Return exactly the lines that run from the beginning through the line containing "return outline +", both included, and no others.

>> Begin

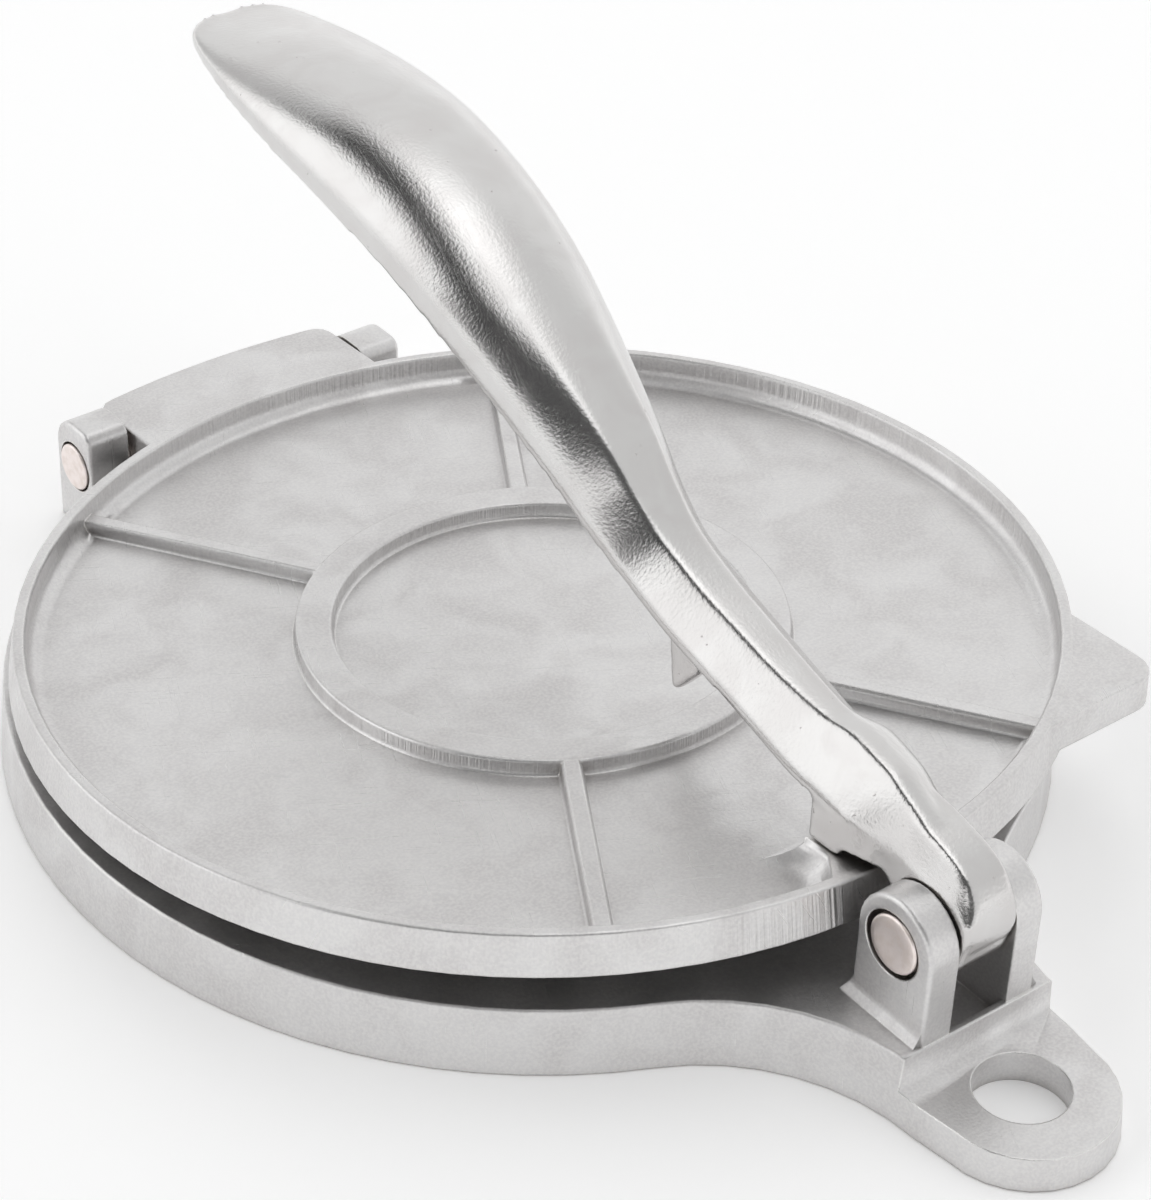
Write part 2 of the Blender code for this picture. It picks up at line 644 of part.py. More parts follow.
def add_web(plate):
    """The rear hinge web with a bowed rear edge, its knuckle below and the pin's bore."""
    root = rim_middle_radius()
    half_deg = math.degrees(math.asin(WEB_HALF_WIDTH / root))
    outline = arc(0, 0, root, 90 + half_deg, 90 - half_deg, ARC_STEPS)
    shoulder = WEB_REAR_REACH - WEB_BOW - WEB_CORNER_RADIUS
    inner = WEB_HALF_WIDTH - WEB_CORNER_RADIUS
    outline += arc(inner, shoulder, WEB_CORNER_RADIUS, 0, 90, ROUND_STEPS)
    for step in range(1, ARC_STEPS):
        across = inner * (1 - 2 * step / ARC_STEPS)
        outline.append((across, WEB_REAR_REACH - WEB_BOW * (across / inner) ** 2))
    outline += arc(-inner, shoulder, WEB_CORNER_RADIUS, 90, 180, ROUND_STEPS)
    high = PLATE_HEIGHT - TAB_DROP
    join(plate, extrude_z('web', outline, high - TAB_THICKNESS, high, PLATE_EDGE, PLATE_EDGE))
    y = HINGE_REACH + PLATE_SHIFT
    z = HINGE_HEIGHT - PLATE_BOTTOM
    merge = high - TAB_THICKNESS / 2
    profile = [(y - KNUCKLE_RADIUS, merge)]
    profile += arc(y, z, KNUCKLE_RADIUS, 180, 360, 2 * ARC_STEPS)
    profile += [(y + KNUCKLE_RADIUS, merge)]
    join(plate, extrude_x('knuckle', profile, -WEB_HALF_WIDTH, WEB_HALF_WIDTH))
    reach = WEB_HALF_WIDTH + CUT_OVERRUN
    hole = HINGE_PIN_RADIUS + HINGE_HOLE_PLAY
    cut(plate, rod_x('knuckle_bore', hole, -reach, reach, y, z))


def pad_outline(half_width, rim_half_width, inner_reach, flare):
    """The bearing pad from above: straight inner edge, widening sides, rim side within the rim."""
    rim = rim_middle_radius()
    wide = rim_half_width + flare
    half = half_width + flare
    near = -inner_reach + flare
    rim_deg = math.degrees(math.asin(wide / rim))
    outline = arc(0, 0, rim, 270 - rim_deg, 270 + rim_deg, ROUND_STEPS)
    middle = (near - PLATE_RIM_INNER_RADIUS) / 2
    return outline + [(half, middle), (half, near), (-half, near), (-half, middle)]


def add_pad(plate):
    """The pad on which the lever's foot bears, with concave flanks down to the floor."""
    low = PLATE_FLOOR
    high = PAD_TOP - PLATE_BOTTOM
    rings = []
    outline = pad_outline(PAD_HALF_WIDTH, PAD_RIM_HALF_WIDTH, PAD_INNER_REACH, PAD_FOOT_FLARE)
    rings.append([Vector((x, y, low - SINK)) for x, y in outline])
    for step in range(ROUND_STEPS + 2):
        share = step / (ROUND_STEPS + 1)
        flare = PAD_FOOT_FLARE * (1 - share) ** 2
        outline = pad_outline(PAD_HALF_WIDTH, PAD_RIM_HALF_WIDTH, PAD_INNER_REACH, flare)
        height = low + (high - low) * share
        rings.append([Vector((x, y, height)) for x, y in outline])
    join(plate, loft('pad', rings))


def build_plate():
    """The whole upper casting, closed on the lower one."""
    plate = revolve('top_plate_casting', plate_profile(), PLATE_STEPS)
    add_spokes(plate)
    add_tab(plate)
    add_web(plate)
    add_pad(plate)
    plate.data.transform(Matrix.Translation((0, -PLATE_SHIFT, PLATE_BOTTOM)))
    return plate


# Lever


def spline(rows, place):
    """Smooth value of a table at a place between 0 and the number of its last row."""
    last = len(rows) - 1
    index = min(int(place), last - 1)
    share = place - index
    before = rows[max(index - 1, 0)]
    here = rows[index]
    there = rows[index + 1]
    after = rows[min(index + 2, last)]
    values = []
    for a, b, c, d in zip(before, here, there, after):
        bend = 2 * a - 5 * b + 4 * c - d
        twist = 3 * (b - c) + d - a
        values.append(b + share * (c - a + share * (bend + share * twist)) / 2)
    return values


def lever_frames(steps):
    """Places along the lever: point on the lip line, its along and up directions, and sizes."""
    last = len(LEVER_STATION_SHARES) - 1
    frames = []
    for step in range(steps + 1):
        values = spline(LEVER_STATION_SHARES, last * step / steps)
        point = Vector((0, LEVER_REACH * values[0], LEVER_RISE * values[1]))
        frames.append([point, values])
    result = []
    for step, (point, values) in enumerate(frames):
        ahead = frames[min(step + 1, steps)][0]
        behind = frames[max(step - 1, 0)][0]
        along = (behind - ahead).normalized()
        up = Vector((0, -along.z, along.y))
        if up.z < 0:
            up = -up
        result.append((point, up, values))
    return result


def ease(value, start, end):
    """Smooth rise from 0 to 1 between two places."""
    share = min(max((value - start) / (end - start), 0), 1)
    return share * share * (3 - 2 * share)


def fullness(reach_share, right):
    """How full a wall is: round on the grip, lean on the neck, swollen on the right shoulder."""
    grip = ease(reach_share, NECK_START_SHARE, GRIP_START_SHARE)
    full = NECK_FULLNESS_SHARE + (GRIP_FULLNESS_SHARE - NECK_FULLNESS_SHARE) * grip
    shoulder = ease(reach_share, SHOULDER_START_SHARE, SHOULDER_FULL_SHARE) if right else 0
    return full + (SHOULDER_FULLNESS_SHARE - full) * shoulder


def section(half_width, depth, ridge, full, lip):
    """Half section from the lip's foot to the crest, as across and up."""
    points = [(half_width, 0), (half_width, lip)]
    for step in range(1, SECTION_STEPS + 1):
        share = step / SECTION_STEPS
        angle = math.pi / 2 * share
        round_x = half_width * math.cos(angle)
        round_z = lip + (depth - lip) * math.sin(angle)
        wall = min(share * 1.35, 1)
        lean_x = half_width + (ridge - half_width) * wall
        lean_z = lip + (depth - lip) * wall
        if share * 1.35 > 1:
            lean_x = ridge * (1 - share) / (1 - 1 / 1.35)
        points.append((lean_x + (round_x - lean_x) * full, lean_z + (round_z - lean_z) * full))
    return points


def lever_ring(frame, wall, bottom):
    """Closed ring of the lever's section at a frame, drawn in by a wall."""
    point, up, values = frame
    half_width = GRIP_HALF_WIDTH * values[2] - wall
    depth = GRIP_DEPTH * values[3] - wall
    ridge = (half_width + wall) * values[4]
    right = section(half_width, depth, ridge, fullness(values[0], True), LEVER_LIP)
    left = section(half_width, depth, ridge, fullness(values[0], False), LEVER_LIP)
    if wall:
        right[0] = (half_width, -bottom)
        left[0] = (half_width, -bottom)
    ring = [point + up * z + Vector((x, 0, 0)) for x, z in right[:-1]]
    ring.append(point + up * right[-1][1])
    ring += [point + up * z - Vector((x, 0, 0)) for x, z in reversed(left[:-1])]
    return ring


def head_profile(top_shares):
    """Side view of the head: foot gap line below, top line by shares of the barrel's radius."""
    radius = BARREL_RADIUS
    profile = []
    for along, up in ARCH_SHARES:
        profile.append((radius * along, radius * up))
    profile += arc(0, 0, radius, -5, -175, 2 * ARC_STEPS)
    for along, up in reversed(NOSE_SHARES):
        profile.append((radius * along, radius * up))
    for along, up in reversed(top_shares):
        profile.append((radius * along, radius * up))
    return profile


def pad_line(along):
    """Height over the pivot of the lever's foot, just above the raised pad, at a place along it."""
    opening = math.radians(REST_OPENING_DEG)
    lift = (PAD_TOP - HINGE_HEIGHT) / math.cos(opening)
    y = along - PIVOT_REACH
    raised = HINGE_HEIGHT + lift - (y - HINGE_REACH) * math.tan(opening)
    return raised + FOOT_GAP - PIVOT_HEIGHT


def add_head(lever):
    """Barrel, cheeks, ridge and foot, with the arch between foot and barrel."""
    rings = []
    crest = head_profile(CREST_SHARES)
    cheek = head_profile(CHEEK_SHARES)
    shoulder = head_profile([(along, up - CREST_EDGE_SHARE) for along, up in CREST_SHARES])
    width = BARREL_HALF_WIDTH
    places = ((-width, cheek), (-RIDGE_HALF_WIDTH, crest), (width - CREST_EDGE, crest), (width, shoulder))
    for place, profile in places:
        rings.append([Vector((place, y, z)) for y, z in profile])
    join(lever, loft('head', rings))
    far = FOOT_FAR_REACH
    near = FOOT_NEAR_REACH
    radius = BARREL_RADIUS
    top = radius * 1.40
    stations = (
        (far, FOOT_HALF_WIDTH, pad_line(far), top),
        (near, FOOT_HALF_WIDTH, pad_line(near), top),
        (near - SINK, FOOT_HALF_WIDTH, radius * 0.50, top),
        (radius * 1.20, BARREL_HALF_WIDTH, radius * 0.55, radius * 1.25),
    )
    rings = []
    for along, half, low, high in stations:
        corners = ((-half, low), (half, low), (half, high), (-half, high))
        rings.append([Vector((x, along, z)) for x, z in corners])
    join(lever, loft('foot', rings))


def add_nub(lever):
    """The pressing nub under the neck, a flat wedge rooted in the lever's roof."""
    profile = []
    for along, up in NUB_SHARES:
        profile.append((NUB_TIP_REACH * along, NUB_TIP_HEIGHT * up))
    join(lever, extrude_x('nub', profile, -NUB_HALF_WIDTH, NUB_HALF_WIDTH))


def build_lever():
    """The whole lever casting at rest: hollow grip and neck, nub, foot and barrel."""
    frames = lever_frames(LEVER_STEPS)
    lever = loft('lever_casting', [lever_ring(frame, 0, 0) for frame in frames])
    inner_frames = lever_frames(HOLLOW_STEPS)
    inside = [frame for frame in inner_frames if HOLLOW_END_SHARE < frame[2][0] < HOLLOW_TIP_SHARE]
    cut(lever, loft('hollow', [lever_ring(frame, LEVER_WALL, CUT_OVERRUN) for frame in inside]))
    add_nub(lever)
    add_head(lever)
    reach = BARREL_HALF_WIDTH + CUT_OVERRUN
    cut(lever, rod_x('barrel_bore', LEVER_PIN_RADIUS + BARREL_HOLE_PLAY, -reach, reach, 0, 0))
    lever.data.transform(Matrix.Translation(PIVOT_POINT))
    return lever


# Pins


def build_pin(name, radius, reach, proud, point):
    """A round pin along X with rounded ends, a little proud of its ears."""
    end = reach + proud
    return rod_x(name, radius, -end, end, point.y, point.z, proud)


def main():
    """Build every piece and give it its metal."""
    clear_scene()
    no_turn = 0
    finish(build_base(), metal('cast_aluminium_base', (0.63, 0.62, 0.61), 0.42), Vector((0, 0, 0)), no_turn)
    plate_metal = metal('cast_aluminium_plate', (0.63, 0.62, 0.61), 0.40)
    finish(build_plate(), plate_metal, HINGE_POINT, REST_OPENING_DEG)
    finish(build_lever(), metal('polished_aluminium_lever', (0.66, 0.65, 0.64), 0.28), PIVOT_POINT, no_turn)
    lever_pin = build_pin('lever_pin', LEVER_PIN_RADIUS, CLEVIS_OUTER, LEVER_PIN_PROUD, PIVOT_POINT)
    finish(lever_pin, metal('steel_lever_pin', (0.62, 0.58, 0.55), 0.35), PIVOT_POINT, no_turn)
    hinge_pin = build_pin('hinge_pin', HINGE_PIN_RADIUS, HINGE_EAR_OUTER, HINGE_PIN_PROUD, HINGE_POINT)
    finish(hinge_pin, metal('steel_hinge_pin', (0.62, 0.59, 0.57), 0.35), HINGE_POINT, no_turn)


main()
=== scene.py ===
"""Looks of a cast aluminium dough press: blasted castings, a polished lever and two bare steel pins.

Lengths are in metres in the frame's own coordinates, +Z is up and +Y points to the rear hinge.
"""

from __future__ import annotations

import logging
import math
from dataclasses import dataclass
from enum import Enum

import bmesh
import bpy
import numpy as np
from mathutils import Matrix, Vector


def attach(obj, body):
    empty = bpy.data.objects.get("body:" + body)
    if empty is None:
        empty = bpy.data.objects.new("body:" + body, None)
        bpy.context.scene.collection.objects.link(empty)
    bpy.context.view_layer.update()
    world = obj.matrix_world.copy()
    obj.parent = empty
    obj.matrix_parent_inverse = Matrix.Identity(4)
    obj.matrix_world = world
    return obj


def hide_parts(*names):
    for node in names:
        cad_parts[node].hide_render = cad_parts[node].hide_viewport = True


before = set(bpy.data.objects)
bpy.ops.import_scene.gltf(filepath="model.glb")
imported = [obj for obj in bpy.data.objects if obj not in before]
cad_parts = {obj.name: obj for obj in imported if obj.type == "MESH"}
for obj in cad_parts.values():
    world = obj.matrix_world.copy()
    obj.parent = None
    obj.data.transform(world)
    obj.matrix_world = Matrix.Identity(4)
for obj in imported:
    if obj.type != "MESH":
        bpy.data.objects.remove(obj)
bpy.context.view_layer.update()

LOG = logging.getLogger("press")
MILLIMETRE = 0.001
WELD_DISTANCE = 0.00002
SMOOTH_LIMIT_DEG = 35.0
FLAT_LIMIT_DEG = 0.5
FLAT_FACE_WEIGHT = 80
SCRATCH_EDGE = 0.04

# The pivots' places, which the lever and both pins are drawn about
LEVER_PIVOT = (0.0, -0.096593, 0.0309)
HINGE_PIVOT = (0.0, 0.125307, 0.0152)
PLATE_CENTRE = (0.0, 0.0165, 0.0)
BASE_CENTRE = (0.0, 0.020407, 0.0)


class Body(Enum):
    """The bodies that pieces ride on."""

    BASE = "base"
    TOP_PLATE = "top_plate"
    LEVER = "lever"
    LEVER_PIN = "lever_pivot"


class Walls(Enum):
    """How the outer wall of a casting was finished."""

    AS_CAST = 0.0
    TURNED = 1.0


def linear(colour: str) -> tuple[float, float, float, float]:
    """Turn an sRGB hex colour into linear values.

    Args:
        colour: six hex digits after a hash sign.

    Returns:
        Red, green, blue in linear light, and full opacity.
    """
    channels = []
    for start in (1, 3, 5):
        value = int(colour[start:start + 2], 16) / 255
        channels.append(value / 12.92 if value <= 0.04045 else ((value + 0.055) / 1.055) ** 2.4)
    return channels[0], channels[1], channels[2], 1.0


def per_size(millimetres: float) -> float:
    """The scale of a pattern whose marks are this many millimetres across."""
    return 1 / (millimetres * MILLIMETRE)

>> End

** THE COMPLETED TASK **
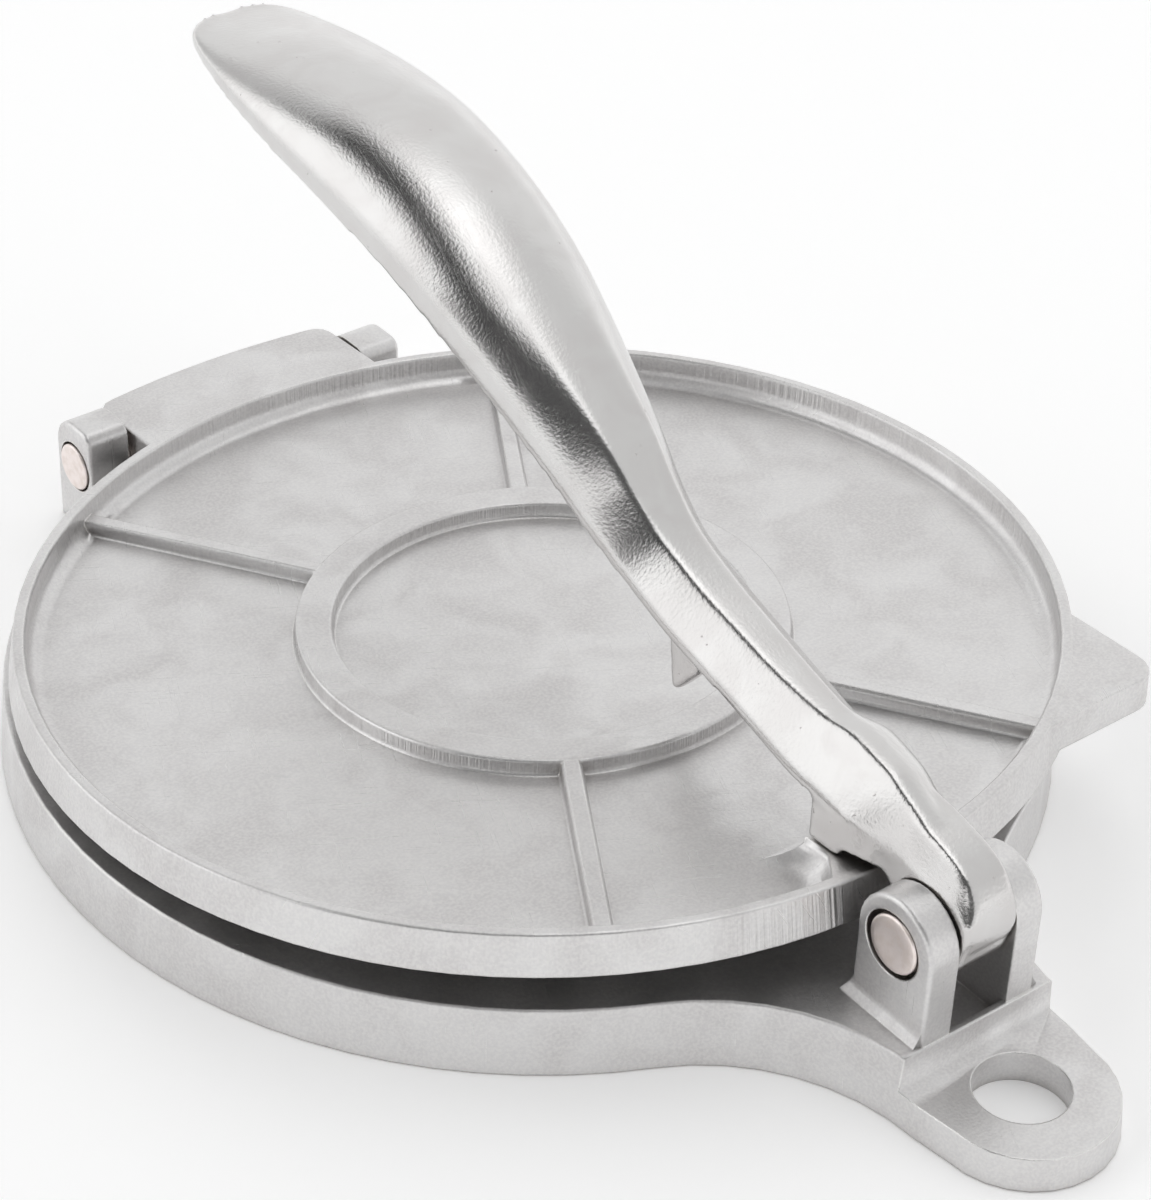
Write part 2 of the Blender code for this picture. It picks up at line 644 of part.py. More parts follow.
def add_web(plate):
    """The rear hinge web with a bowed rear edge, its knuckle below and the pin's bore."""
    root = rim_middle_radius()
    half_deg = math.degrees(math.asin(WEB_HALF_WIDTH / root))
    outline = arc(0, 0, root, 90 + half_deg, 90 - half_deg, ARC_STEPS)
    shoulder = WEB_REAR_REACH - WEB_BOW - WEB_CORNER_RADIUS
    inner = WEB_HALF_WIDTH - WEB_CORNER_RADIUS
    outline += arc(inner, shoulder, WEB_CORNER_RADIUS, 0, 90, ROUND_STEPS)
    for step in range(1, ARC_STEPS):
        across = inner * (1 - 2 * step / ARC_STEPS)
        outline.append((across, WEB_REAR_REACH - WEB_BOW * (across / inner) ** 2))
    outline += arc(-inner, shoulder, WEB_CORNER_RADIUS, 90, 180, ROUND_STEPS)
    high = PLATE_HEIGHT - TAB_DROP
    join(plate, extrude_z('web', outline, high - TAB_THICKNESS, high, PLATE_EDGE, PLATE_EDGE))
    y = HINGE_REACH + PLATE_SHIFT
    z = HINGE_HEIGHT - PLATE_BOTTOM
    merge = high - TAB_THICKNESS / 2
    profile = [(y - KNUCKLE_RADIUS, merge)]
    profile += arc(y, z, KNUCKLE_RADIUS, 180, 360, 2 * ARC_STEPS)
    profile += [(y + KNUCKLE_RADIUS, merge)]
    join(plate, extrude_x('knuckle', profile, -WEB_HALF_WIDTH, WEB_HALF_WIDTH))
    reach = WEB_HALF_WIDTH + CUT_OVERRUN
    hole = HINGE_PIN_RADIUS + HINGE_HOLE_PLAY
    cut(plate, rod_x('knuckle_bore', hole, -reach, reach, y, z))


def pad_outline(half_width, rim_half_width, inner_reach, flare):
    """The bearing pad from above: straight inner edge, widening sides, rim side within the rim."""
    rim = rim_middle_radius()
    wide = rim_half_width + flare
    half = half_width + flare
    near = -inner_reach + flare
    rim_deg = math.degrees(math.asin(wide / rim))
    outline = arc(0, 0, rim, 270 - rim_deg, 270 + rim_deg, ROUND_STEPS)
    middle = (near - PLATE_RIM_INNER_RADIUS) / 2
    return outline + [(half, middle), (half, near), (-half, near), (-half, middle)]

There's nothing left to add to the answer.